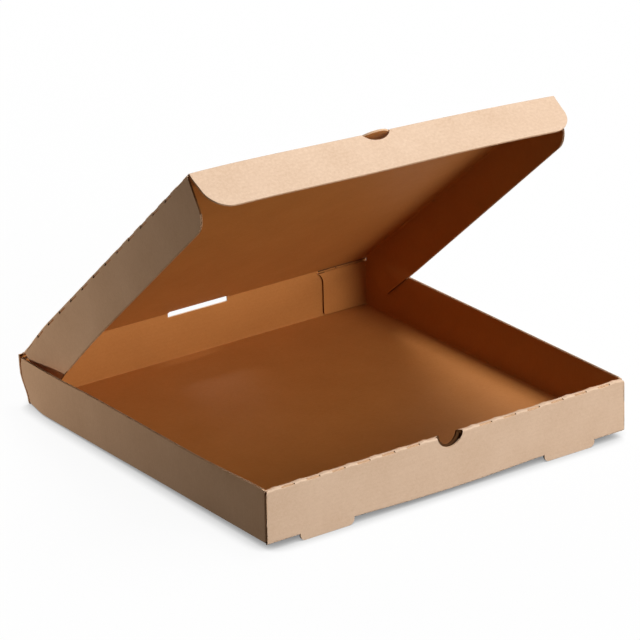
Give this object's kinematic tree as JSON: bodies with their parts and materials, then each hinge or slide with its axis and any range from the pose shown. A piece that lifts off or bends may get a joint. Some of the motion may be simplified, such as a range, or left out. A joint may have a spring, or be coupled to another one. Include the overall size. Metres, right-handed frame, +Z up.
{
  "type": "pizza box",
  "caption": "Open folded corrugated pizza box: square shallow tray, roll-over double front wall with thumb notch, and a hinged lid with tuck-in side and front flaps.",
  "frame": {"origin": "centre of the flat underside of the tray's base; the two lock tongues of the front wall reach 4.8 mm below it", "axes": "+X to the box's right as seen from its open front, +Y back towards the lid's hinge, +Z up"},
  "size_m": [0.33, 0.33, 0.2591],
  "materials": {
    "kraft_board": "matt unbleached kraft paper on both faces"
  },
  "bodies": {
    "tray": {"tray": "kraft_board"},
    "lid": {"lid": "kraft_board"},
    "lid_front_flap": {"lid_front_flap": "kraft_board"},
    "lid_left_flap": {"lid_left_flap": "kraft_board"},
    "lid_right_flap": {"lid_right_flap": "kraft_board"}
  },
  "joints": [
    {"name": "lid_hinge", "type": "hinge", "parent": "tray", "child": "lid", "pos_m": [0, 0.16425, 0.04125], "axis": [-1, 0, 0], "range_deg": [-40.5, 139.5]},
    {"name": "front_flap_fold", "type": "hinge", "parent": "lid", "child": "lid_front_flap", "pos_m": [0, -0.0803, 0.25011], "axis": [-1, 0, 0], "range_deg": [-20.25, 69.75]},
    {"name": "left_flap_fold", "type": "hinge", "parent": "lid", "child": "lid_left_flap", "pos_m": [-0.1615, 0.16376, 0.04068], "axis": [0, -0.7604, 0.6494], "range_deg": [0, 75]},
    {"name": "right_flap_fold", "type": "hinge", "parent": "lid", "child": "lid_right_flap", "pos_m": [0.1615, 0.16376, 0.04068], "axis": [0, 0.7604, -0.6494], "range_deg": [0, 75]}
  ],
  "couplings": [
    {"joint": "front_flap_fold", "follows": "lid_hinge", "ratio": 0.5}
  ]
}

- Exercise instructions
Give back the data above exactly as it appears.

- Exercise output
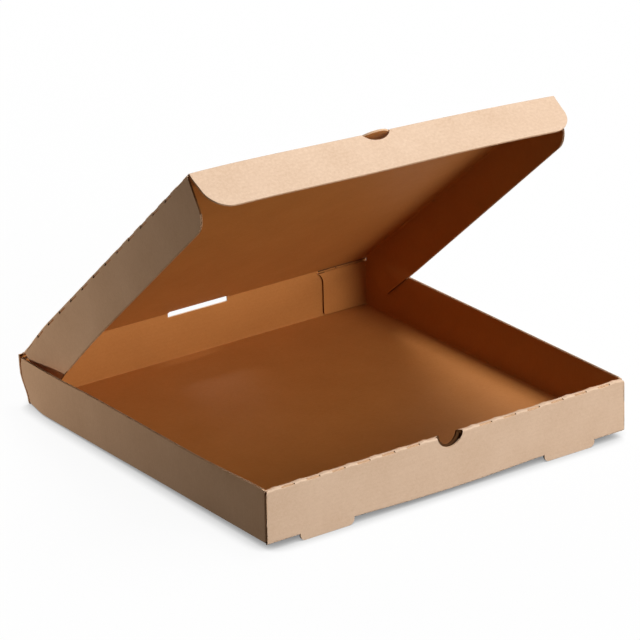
Give this object's kinematic tree as JSON: bodies with their parts and materials, then each hinge or slide with its axis and any range from the pose shown. A piece that lifts off or bends may get a joint. Some of the motion may be simplified, such as a range, or left out. A joint may have a spring, or be coupled to another one. Include the overall size. Metres, right-handed frame, +Z up.
{
  "type": "pizza box",
  "caption": "Open folded corrugated pizza box: square shallow tray, roll-over double front wall with thumb notch, and a hinged lid with tuck-in side and front flaps.",
  "frame": {"origin": "centre of the flat underside of the tray's base; the two lock tongues of the front wall reach 4.8 mm below it", "axes": "+X to the box's right as seen from its open front, +Y back towards the lid's hinge, +Z up"},
  "size_m": [0.33, 0.33, 0.2591],
  "materials": {
    "kraft_board": "matt unbleached kraft paper on both faces"
  },
  "bodies": {
    "tray": {"tray": "kraft_board"},
    "lid": {"lid": "kraft_board"},
    "lid_front_flap": {"lid_front_flap": "kraft_board"},
    "lid_left_flap": {"lid_left_flap": "kraft_board"},
    "lid_right_flap": {"lid_right_flap": "kraft_board"}
  },
  "joints": [
    {"name": "lid_hinge", "type": "hinge", "parent": "tray", "child": "lid", "pos_m": [0, 0.16425, 0.04125], "axis": [-1, 0, 0], "range_deg": [-40.5, 139.5]},
    {"name": "front_flap_fold", "type": "hinge", "parent": "lid", "child": "lid_front_flap", "pos_m": [0, -0.0803, 0.25011], "axis": [-1, 0, 0], "range_deg": [-20.25, 69.75]},
    {"name": "left_flap_fold", "type": "hinge", "parent": "lid", "child": "lid_left_flap", "pos_m": [-0.1615, 0.16376, 0.04068], "axis": [0, -0.7604, 0.6494], "range_deg": [0, 75]},
    {"name": "right_flap_fold", "type": "hinge", "parent": "lid", "child": "lid_right_flap", "pos_m": [0.1615, 0.16376, 0.04068], "axis": [0, 0.7604, -0.6494], "range_deg": [0, 75]}
  ],
  "couplings": [
    {"joint": "front_flap_fold", "follows": "lid_hinge", "ratio": 0.5}
  ]
}